### INSTRUCTIONS TO FOLLOW
Find the lines below that contain the word "where" and count them. Only the number should be given.

### Data items

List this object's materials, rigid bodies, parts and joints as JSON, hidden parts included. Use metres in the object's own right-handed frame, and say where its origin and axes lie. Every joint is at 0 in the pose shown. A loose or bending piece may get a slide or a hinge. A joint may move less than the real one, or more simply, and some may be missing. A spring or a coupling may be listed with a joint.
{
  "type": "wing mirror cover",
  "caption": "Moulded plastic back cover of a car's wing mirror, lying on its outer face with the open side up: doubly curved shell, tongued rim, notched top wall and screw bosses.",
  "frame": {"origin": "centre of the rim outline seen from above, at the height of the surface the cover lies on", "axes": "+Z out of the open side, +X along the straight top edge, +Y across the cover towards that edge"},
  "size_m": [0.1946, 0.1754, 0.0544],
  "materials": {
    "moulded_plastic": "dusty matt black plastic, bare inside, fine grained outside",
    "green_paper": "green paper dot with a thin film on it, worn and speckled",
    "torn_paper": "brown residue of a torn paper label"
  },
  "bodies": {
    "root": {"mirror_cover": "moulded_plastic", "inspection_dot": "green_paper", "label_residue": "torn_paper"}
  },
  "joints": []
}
--
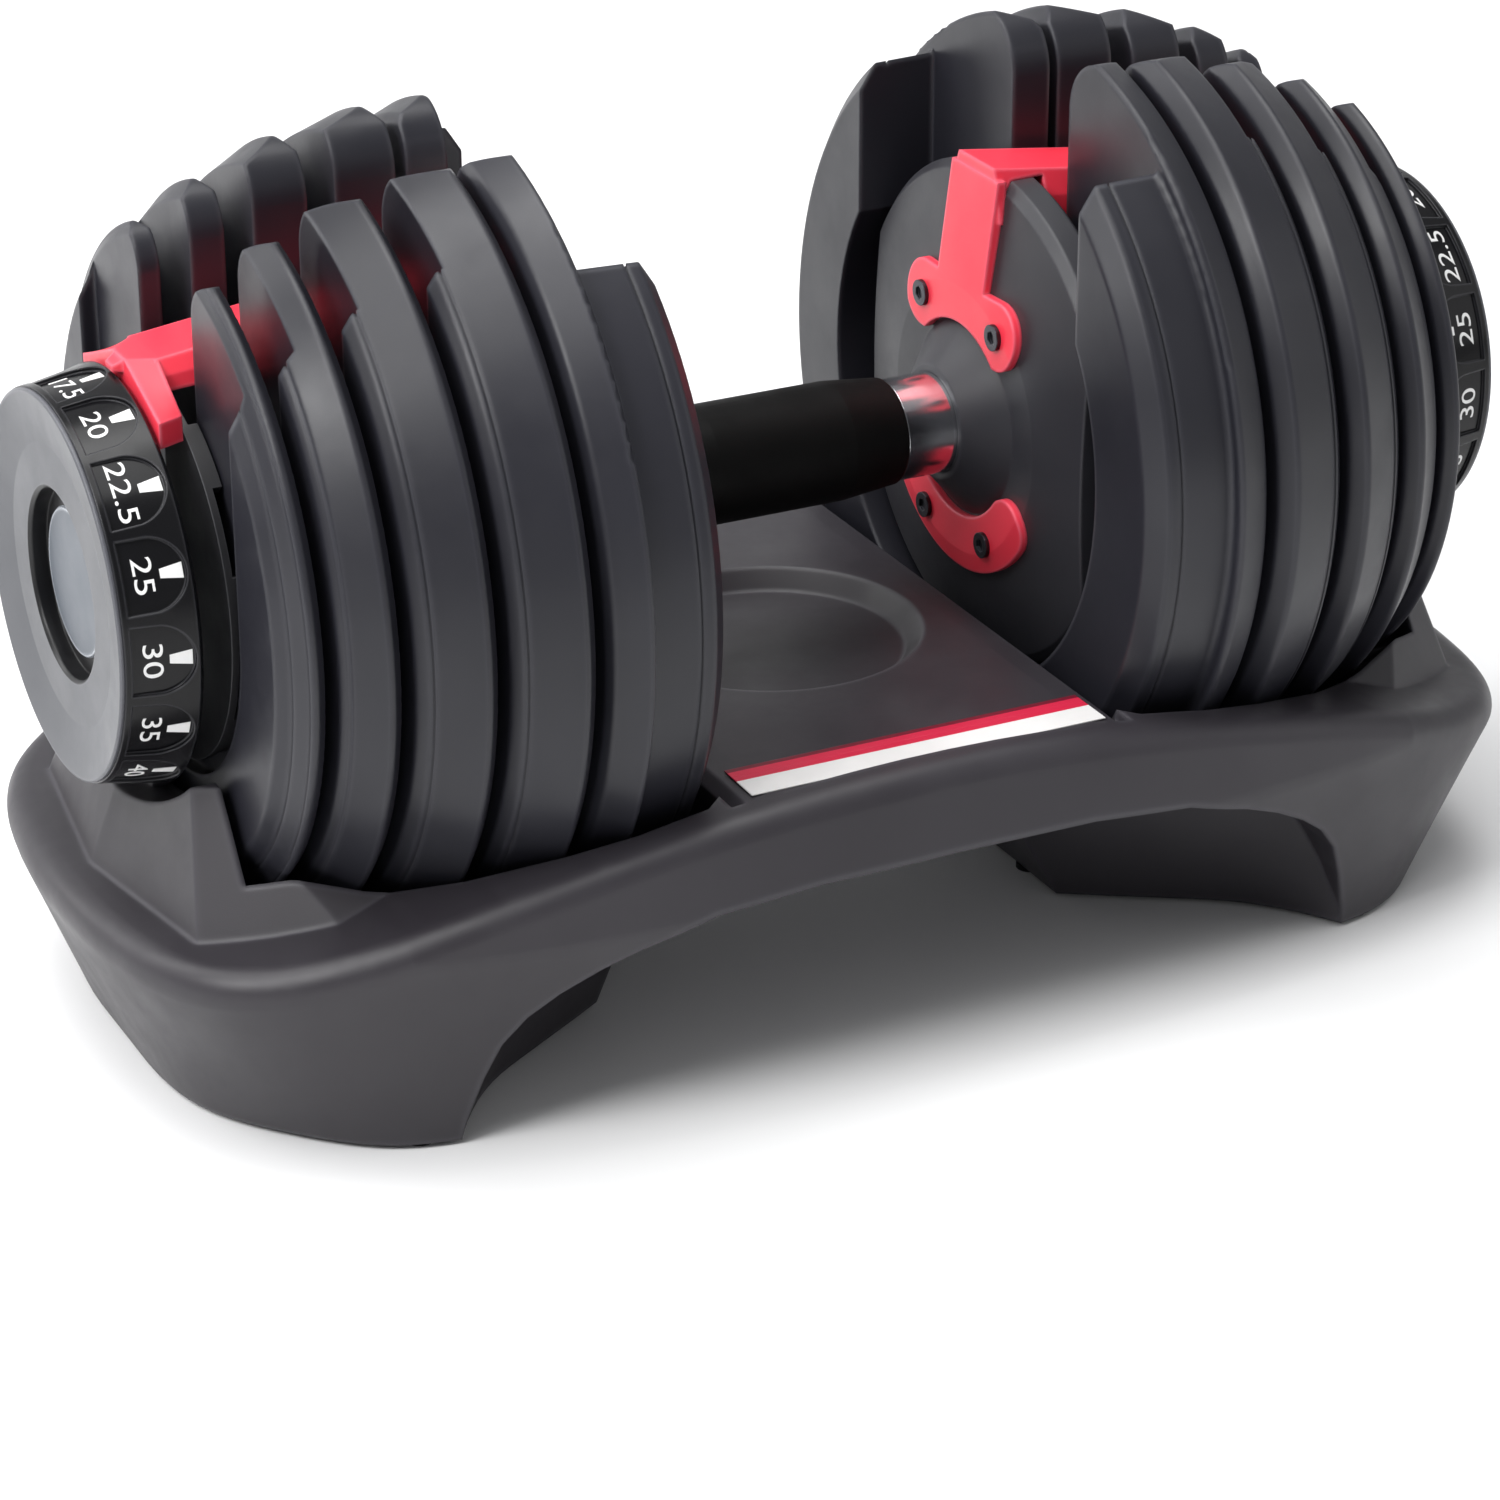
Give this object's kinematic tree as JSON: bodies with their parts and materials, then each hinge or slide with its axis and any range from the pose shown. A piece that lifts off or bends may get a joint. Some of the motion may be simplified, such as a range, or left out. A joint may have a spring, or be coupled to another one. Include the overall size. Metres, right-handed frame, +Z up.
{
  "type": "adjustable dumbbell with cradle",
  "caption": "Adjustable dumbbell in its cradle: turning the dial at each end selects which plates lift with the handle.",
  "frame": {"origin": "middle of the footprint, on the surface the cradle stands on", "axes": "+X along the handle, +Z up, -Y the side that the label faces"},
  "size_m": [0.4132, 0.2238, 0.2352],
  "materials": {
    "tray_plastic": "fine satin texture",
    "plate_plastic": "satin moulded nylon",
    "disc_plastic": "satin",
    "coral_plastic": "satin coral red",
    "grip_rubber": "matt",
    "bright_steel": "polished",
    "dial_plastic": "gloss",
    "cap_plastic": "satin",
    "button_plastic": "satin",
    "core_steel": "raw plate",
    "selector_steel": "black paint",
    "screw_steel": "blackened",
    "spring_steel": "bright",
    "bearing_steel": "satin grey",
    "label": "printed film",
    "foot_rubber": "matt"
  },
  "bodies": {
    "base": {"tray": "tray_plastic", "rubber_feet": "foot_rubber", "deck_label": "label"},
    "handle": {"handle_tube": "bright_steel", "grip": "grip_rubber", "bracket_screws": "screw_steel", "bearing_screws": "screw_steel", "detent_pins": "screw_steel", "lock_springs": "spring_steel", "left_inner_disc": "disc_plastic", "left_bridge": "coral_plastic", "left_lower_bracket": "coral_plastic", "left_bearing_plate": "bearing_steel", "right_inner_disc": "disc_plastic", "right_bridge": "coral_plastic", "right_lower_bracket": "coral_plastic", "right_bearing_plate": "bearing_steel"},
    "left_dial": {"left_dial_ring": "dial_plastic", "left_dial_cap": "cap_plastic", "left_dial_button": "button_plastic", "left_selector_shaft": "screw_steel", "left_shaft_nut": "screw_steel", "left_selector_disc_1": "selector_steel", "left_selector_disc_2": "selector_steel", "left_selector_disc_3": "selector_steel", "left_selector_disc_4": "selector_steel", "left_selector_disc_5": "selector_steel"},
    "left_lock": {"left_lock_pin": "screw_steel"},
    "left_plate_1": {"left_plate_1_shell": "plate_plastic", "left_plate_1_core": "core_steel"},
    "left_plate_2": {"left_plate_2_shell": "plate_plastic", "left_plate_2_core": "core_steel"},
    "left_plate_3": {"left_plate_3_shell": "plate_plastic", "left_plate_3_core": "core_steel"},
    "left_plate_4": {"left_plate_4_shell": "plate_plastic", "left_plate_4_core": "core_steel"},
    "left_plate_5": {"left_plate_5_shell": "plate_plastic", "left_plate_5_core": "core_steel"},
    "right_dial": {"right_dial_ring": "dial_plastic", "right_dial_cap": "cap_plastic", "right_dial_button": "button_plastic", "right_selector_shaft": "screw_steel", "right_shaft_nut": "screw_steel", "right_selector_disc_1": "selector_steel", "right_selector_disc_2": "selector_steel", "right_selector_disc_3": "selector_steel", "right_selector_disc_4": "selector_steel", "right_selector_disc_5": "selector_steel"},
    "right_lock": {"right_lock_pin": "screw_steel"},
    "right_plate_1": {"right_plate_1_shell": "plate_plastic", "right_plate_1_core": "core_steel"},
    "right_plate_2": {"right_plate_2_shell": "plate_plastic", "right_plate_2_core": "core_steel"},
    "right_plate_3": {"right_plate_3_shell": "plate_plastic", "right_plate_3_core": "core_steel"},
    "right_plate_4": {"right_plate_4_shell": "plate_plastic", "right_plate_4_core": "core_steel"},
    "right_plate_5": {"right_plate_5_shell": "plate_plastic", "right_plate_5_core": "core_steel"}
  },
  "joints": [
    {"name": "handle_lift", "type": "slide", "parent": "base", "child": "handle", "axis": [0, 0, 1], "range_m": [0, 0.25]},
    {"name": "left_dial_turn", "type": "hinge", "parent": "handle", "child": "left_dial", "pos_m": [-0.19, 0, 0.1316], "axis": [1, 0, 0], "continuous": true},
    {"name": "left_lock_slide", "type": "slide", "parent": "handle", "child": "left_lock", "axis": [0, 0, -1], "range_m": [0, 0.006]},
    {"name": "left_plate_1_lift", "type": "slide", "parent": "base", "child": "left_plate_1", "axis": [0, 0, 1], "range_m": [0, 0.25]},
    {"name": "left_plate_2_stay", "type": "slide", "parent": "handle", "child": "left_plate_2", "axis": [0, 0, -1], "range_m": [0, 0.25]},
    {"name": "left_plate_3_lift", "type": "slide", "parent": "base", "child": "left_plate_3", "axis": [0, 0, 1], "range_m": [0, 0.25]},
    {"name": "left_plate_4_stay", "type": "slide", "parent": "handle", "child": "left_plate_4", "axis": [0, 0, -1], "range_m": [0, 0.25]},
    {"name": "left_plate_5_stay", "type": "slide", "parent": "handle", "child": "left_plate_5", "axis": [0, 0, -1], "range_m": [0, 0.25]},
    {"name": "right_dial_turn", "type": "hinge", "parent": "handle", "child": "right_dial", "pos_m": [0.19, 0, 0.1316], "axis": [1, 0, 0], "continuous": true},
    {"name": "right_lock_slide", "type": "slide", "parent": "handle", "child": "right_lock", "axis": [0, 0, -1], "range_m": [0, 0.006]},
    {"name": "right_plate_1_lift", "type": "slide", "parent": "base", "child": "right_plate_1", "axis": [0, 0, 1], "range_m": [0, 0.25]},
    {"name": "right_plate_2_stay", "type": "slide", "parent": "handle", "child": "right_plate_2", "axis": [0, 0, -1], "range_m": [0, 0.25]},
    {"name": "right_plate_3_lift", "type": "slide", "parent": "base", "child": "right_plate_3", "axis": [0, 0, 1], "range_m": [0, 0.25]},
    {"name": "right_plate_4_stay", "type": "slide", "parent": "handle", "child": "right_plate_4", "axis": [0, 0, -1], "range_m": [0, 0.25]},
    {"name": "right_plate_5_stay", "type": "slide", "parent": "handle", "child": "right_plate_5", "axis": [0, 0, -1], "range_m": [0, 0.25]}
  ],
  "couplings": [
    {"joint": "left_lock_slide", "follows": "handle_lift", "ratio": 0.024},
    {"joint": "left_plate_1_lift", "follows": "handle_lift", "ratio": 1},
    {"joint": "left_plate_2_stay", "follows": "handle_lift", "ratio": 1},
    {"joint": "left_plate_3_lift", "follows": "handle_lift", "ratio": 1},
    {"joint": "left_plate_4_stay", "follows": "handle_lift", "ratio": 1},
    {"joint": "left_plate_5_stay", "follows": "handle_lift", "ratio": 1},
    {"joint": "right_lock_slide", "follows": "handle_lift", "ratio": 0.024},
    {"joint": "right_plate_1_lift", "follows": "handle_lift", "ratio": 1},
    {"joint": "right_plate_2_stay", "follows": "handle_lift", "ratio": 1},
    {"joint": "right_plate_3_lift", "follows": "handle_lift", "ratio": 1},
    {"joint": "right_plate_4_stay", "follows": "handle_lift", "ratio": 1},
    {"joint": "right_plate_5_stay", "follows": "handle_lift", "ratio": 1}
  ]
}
==
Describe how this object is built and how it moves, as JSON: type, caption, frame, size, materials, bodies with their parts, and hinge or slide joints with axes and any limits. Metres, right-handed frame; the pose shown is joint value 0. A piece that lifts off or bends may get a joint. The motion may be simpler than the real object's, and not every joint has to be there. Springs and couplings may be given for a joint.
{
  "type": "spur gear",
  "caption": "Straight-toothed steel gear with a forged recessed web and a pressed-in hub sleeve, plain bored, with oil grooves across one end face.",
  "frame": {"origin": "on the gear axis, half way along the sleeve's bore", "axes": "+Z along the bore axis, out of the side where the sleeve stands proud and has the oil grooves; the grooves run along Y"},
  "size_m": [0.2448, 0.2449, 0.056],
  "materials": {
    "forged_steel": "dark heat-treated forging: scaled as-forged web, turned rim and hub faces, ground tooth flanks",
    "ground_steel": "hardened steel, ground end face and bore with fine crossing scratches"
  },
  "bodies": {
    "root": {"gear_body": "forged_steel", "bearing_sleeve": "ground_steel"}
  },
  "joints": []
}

### SOLUTION FOR THIS TASK
2